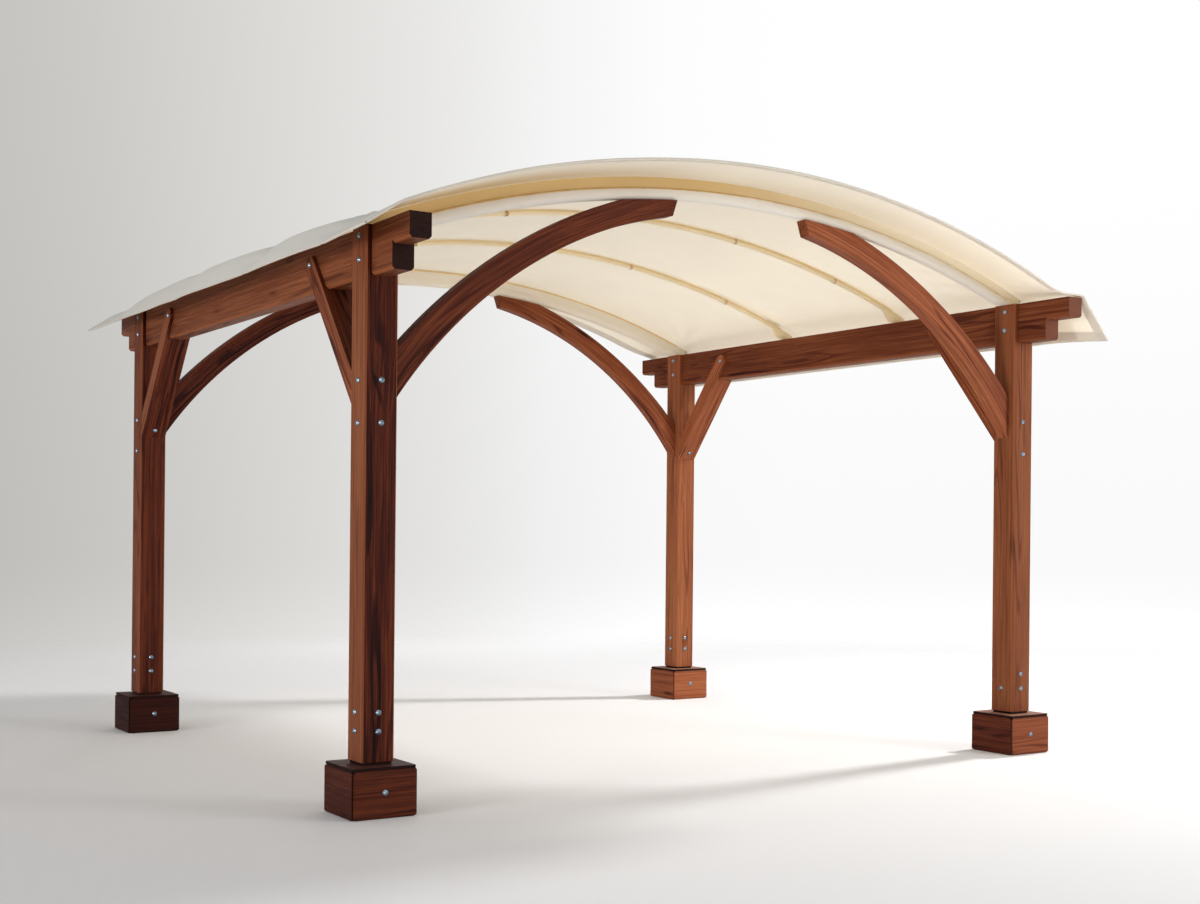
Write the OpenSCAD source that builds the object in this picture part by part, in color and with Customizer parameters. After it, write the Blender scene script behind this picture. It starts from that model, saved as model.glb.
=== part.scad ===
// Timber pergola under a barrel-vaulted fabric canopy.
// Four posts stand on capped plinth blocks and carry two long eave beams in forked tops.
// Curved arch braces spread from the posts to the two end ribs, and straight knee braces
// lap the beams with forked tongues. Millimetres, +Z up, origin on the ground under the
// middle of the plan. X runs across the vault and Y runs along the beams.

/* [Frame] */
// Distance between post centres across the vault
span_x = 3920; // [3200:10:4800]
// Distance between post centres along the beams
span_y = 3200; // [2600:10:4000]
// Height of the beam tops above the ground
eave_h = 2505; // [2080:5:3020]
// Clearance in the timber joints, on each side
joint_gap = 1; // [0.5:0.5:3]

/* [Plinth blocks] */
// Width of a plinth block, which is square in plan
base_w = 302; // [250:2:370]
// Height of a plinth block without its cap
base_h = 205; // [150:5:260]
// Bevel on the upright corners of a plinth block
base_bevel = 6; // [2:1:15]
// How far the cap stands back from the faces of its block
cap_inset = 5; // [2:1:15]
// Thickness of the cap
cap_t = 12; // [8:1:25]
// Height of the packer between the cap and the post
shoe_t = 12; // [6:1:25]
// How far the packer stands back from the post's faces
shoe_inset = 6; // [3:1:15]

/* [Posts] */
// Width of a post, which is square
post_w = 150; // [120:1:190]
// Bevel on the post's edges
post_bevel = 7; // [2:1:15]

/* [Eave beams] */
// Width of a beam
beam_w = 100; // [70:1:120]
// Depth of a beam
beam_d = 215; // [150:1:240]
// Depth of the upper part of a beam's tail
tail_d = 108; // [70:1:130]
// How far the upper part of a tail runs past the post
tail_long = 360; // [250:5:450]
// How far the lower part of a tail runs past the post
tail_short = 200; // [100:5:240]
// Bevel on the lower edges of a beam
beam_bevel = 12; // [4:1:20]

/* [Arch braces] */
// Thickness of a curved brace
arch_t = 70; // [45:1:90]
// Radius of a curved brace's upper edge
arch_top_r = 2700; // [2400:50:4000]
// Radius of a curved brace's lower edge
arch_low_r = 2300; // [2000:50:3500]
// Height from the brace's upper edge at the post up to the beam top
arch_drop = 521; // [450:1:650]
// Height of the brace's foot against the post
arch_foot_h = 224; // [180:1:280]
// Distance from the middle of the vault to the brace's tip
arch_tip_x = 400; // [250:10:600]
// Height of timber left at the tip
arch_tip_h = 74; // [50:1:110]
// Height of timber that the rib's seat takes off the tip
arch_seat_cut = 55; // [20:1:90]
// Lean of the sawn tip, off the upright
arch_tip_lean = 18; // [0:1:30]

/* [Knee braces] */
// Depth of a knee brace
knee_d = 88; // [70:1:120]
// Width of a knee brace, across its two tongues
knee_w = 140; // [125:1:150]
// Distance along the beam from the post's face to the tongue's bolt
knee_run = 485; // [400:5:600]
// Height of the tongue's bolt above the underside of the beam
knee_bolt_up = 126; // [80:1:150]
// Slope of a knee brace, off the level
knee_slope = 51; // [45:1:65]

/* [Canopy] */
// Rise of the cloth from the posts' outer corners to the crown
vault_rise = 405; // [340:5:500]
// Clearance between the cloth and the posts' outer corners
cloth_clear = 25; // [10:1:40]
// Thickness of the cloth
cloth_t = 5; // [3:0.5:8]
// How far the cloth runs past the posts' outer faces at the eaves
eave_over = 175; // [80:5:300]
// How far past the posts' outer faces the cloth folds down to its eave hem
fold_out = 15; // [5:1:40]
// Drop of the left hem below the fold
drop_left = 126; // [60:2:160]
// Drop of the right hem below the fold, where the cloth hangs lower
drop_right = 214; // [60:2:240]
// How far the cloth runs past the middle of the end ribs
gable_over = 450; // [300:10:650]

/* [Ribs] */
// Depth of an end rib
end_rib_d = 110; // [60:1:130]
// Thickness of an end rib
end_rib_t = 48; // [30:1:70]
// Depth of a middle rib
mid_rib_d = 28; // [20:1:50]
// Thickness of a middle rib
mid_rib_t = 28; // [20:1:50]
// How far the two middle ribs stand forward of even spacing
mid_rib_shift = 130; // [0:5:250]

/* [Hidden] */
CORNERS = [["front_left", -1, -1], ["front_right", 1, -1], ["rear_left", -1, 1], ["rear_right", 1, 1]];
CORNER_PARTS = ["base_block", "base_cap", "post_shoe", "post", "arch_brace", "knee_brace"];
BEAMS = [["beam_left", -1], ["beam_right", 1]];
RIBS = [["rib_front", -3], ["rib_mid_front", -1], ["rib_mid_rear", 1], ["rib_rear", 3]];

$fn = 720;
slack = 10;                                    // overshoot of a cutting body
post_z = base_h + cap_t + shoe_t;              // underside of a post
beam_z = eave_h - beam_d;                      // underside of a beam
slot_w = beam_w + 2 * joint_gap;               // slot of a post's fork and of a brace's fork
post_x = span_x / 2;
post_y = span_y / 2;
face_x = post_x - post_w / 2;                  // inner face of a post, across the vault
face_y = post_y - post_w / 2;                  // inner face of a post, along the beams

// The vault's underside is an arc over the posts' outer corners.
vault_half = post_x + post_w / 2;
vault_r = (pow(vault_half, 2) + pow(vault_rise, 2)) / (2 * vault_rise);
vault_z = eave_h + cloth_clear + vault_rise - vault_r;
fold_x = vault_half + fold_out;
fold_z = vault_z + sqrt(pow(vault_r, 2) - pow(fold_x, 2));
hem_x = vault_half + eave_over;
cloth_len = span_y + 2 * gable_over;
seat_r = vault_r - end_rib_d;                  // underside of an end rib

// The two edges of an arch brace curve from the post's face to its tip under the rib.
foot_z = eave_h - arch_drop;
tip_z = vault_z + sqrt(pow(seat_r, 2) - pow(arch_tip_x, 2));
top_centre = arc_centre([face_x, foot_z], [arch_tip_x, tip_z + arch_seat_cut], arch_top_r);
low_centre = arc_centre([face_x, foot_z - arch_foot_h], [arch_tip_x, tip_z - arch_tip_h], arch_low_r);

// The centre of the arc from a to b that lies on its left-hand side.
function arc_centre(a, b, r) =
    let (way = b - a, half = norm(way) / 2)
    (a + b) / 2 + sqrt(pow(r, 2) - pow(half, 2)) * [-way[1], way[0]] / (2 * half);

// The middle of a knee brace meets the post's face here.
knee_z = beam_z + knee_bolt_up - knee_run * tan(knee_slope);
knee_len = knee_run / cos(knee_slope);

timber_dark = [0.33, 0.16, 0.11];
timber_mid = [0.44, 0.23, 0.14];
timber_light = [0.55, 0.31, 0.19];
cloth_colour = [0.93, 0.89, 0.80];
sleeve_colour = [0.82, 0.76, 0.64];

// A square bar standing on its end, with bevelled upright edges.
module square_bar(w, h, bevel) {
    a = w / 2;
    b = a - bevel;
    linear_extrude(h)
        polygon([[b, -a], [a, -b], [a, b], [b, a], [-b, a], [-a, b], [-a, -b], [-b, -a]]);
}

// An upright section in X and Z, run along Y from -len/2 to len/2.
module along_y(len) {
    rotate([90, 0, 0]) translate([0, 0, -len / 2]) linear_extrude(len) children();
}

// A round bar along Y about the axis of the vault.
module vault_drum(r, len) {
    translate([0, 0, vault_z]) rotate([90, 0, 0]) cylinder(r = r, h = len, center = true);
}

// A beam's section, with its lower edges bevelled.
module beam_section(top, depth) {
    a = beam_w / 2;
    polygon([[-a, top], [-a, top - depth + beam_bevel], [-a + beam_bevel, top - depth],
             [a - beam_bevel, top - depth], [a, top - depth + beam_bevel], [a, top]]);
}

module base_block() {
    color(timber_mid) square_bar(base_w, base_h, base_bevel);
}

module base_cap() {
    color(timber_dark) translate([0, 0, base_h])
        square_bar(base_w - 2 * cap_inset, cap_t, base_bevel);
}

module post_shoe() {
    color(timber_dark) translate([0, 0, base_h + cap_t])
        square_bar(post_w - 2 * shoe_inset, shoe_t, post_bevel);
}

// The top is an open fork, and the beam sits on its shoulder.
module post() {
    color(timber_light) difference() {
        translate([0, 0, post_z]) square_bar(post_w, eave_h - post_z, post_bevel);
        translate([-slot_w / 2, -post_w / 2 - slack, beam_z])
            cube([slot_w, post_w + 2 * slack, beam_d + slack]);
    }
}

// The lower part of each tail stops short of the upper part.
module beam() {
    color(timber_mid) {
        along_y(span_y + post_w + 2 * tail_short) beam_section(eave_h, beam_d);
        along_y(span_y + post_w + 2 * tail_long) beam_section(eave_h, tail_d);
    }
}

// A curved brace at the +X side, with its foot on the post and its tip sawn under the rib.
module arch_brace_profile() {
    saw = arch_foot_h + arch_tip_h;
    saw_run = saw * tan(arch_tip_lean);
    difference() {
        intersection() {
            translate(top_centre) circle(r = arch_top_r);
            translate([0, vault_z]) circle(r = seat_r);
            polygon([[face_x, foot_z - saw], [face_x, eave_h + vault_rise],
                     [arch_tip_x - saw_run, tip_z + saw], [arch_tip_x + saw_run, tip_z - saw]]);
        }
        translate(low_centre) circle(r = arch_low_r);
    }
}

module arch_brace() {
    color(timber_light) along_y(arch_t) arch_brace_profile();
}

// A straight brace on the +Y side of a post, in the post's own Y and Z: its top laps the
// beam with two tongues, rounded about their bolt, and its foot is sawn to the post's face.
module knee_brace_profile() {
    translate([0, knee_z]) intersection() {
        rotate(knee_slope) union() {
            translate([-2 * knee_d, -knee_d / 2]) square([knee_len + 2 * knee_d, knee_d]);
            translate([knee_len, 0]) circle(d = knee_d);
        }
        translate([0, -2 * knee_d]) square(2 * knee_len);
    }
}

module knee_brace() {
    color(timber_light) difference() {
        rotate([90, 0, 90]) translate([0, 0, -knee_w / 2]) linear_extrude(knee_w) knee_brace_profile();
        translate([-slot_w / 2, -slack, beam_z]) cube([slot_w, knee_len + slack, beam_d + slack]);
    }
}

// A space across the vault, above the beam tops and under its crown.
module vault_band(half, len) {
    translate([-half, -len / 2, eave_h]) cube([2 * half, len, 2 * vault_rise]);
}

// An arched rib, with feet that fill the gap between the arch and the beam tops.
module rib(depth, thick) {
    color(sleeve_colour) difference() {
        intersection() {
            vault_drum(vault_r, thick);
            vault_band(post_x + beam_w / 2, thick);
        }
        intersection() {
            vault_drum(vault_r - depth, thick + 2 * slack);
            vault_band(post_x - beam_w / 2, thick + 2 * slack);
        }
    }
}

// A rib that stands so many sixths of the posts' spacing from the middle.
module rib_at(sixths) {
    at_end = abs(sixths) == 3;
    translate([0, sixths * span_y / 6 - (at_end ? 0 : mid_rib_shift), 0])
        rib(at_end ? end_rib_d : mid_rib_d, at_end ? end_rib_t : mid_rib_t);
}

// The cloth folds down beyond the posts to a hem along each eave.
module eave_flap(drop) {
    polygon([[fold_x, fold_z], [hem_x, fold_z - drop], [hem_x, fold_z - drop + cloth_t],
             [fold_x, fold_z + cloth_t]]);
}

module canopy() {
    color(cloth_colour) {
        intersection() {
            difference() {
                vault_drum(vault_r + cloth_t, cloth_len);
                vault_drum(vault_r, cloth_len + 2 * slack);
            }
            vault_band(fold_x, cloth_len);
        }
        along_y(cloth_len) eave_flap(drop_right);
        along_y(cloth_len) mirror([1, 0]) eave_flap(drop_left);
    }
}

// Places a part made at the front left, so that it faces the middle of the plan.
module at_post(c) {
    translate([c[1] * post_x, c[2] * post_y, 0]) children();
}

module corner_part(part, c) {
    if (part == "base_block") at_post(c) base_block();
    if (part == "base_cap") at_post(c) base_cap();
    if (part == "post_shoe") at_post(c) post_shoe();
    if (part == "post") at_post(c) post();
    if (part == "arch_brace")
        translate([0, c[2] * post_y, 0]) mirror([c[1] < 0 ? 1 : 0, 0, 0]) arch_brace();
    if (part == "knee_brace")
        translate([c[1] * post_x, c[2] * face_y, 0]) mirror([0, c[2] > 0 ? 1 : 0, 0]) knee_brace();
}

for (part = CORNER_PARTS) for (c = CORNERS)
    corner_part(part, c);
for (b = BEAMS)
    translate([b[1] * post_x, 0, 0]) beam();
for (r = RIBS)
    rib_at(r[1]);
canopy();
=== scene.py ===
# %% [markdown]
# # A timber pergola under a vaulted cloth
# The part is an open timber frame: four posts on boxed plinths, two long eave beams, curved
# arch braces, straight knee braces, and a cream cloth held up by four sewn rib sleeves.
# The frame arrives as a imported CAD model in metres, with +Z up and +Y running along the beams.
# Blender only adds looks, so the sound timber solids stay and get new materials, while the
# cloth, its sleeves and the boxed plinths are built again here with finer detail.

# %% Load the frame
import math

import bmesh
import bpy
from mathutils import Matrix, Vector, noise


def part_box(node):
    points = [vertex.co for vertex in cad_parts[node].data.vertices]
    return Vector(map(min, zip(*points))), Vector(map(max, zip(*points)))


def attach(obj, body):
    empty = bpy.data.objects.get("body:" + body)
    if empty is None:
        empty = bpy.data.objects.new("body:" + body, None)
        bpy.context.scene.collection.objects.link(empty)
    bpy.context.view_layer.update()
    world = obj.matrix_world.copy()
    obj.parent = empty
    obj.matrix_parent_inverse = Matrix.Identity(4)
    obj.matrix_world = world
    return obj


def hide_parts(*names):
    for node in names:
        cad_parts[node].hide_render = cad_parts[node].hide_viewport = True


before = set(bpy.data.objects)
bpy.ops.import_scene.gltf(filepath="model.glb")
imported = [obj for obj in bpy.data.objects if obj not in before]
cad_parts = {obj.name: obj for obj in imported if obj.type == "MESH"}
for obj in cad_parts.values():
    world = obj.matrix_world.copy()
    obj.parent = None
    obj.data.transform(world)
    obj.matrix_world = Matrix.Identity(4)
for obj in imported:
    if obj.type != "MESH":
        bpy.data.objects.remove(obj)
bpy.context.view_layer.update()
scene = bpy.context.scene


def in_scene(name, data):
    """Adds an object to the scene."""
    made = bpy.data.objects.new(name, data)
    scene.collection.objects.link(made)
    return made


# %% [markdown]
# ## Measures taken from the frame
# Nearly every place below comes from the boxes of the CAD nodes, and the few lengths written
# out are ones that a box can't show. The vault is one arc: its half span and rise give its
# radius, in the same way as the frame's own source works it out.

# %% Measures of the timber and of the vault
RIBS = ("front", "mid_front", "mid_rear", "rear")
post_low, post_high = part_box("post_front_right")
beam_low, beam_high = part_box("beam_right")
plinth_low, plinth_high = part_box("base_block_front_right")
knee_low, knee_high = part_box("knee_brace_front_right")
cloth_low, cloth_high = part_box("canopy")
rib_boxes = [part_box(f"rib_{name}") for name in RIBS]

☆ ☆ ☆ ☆

▸ **Exercise task**
Reproduce exactly the lines from the line with "for (part = CORNER_PARTS) for (c = CORNERS)" through the line with "from mathutils import Matrix, Vector, noise", both end lines included, and only those lines.

▸ **Exercise solution**
for (part = CORNER_PARTS) for (c = CORNERS)
    corner_part(part, c);
for (b = BEAMS)
    translate([b[1] * post_x, 0, 0]) beam();
for (r = RIBS)
    rib_at(r[1]);
canopy();
=== scene.py ===
# %% [markdown]
# # A timber pergola under a vaulted cloth
# The part is an open timber frame: four posts on boxed plinths, two long eave beams, curved
# arch braces, straight knee braces, and a cream cloth held up by four sewn rib sleeves.
# The frame arrives as a imported CAD model in metres, with +Z up and +Y running along the beams.
# Blender only adds looks, so the sound timber solids stay and get new materials, while the
# cloth, its sleeves and the boxed plinths are built again here with finer detail.

# %% Load the frame
import math

import bmesh
import bpy
from mathutils import Matrix, Vector, noise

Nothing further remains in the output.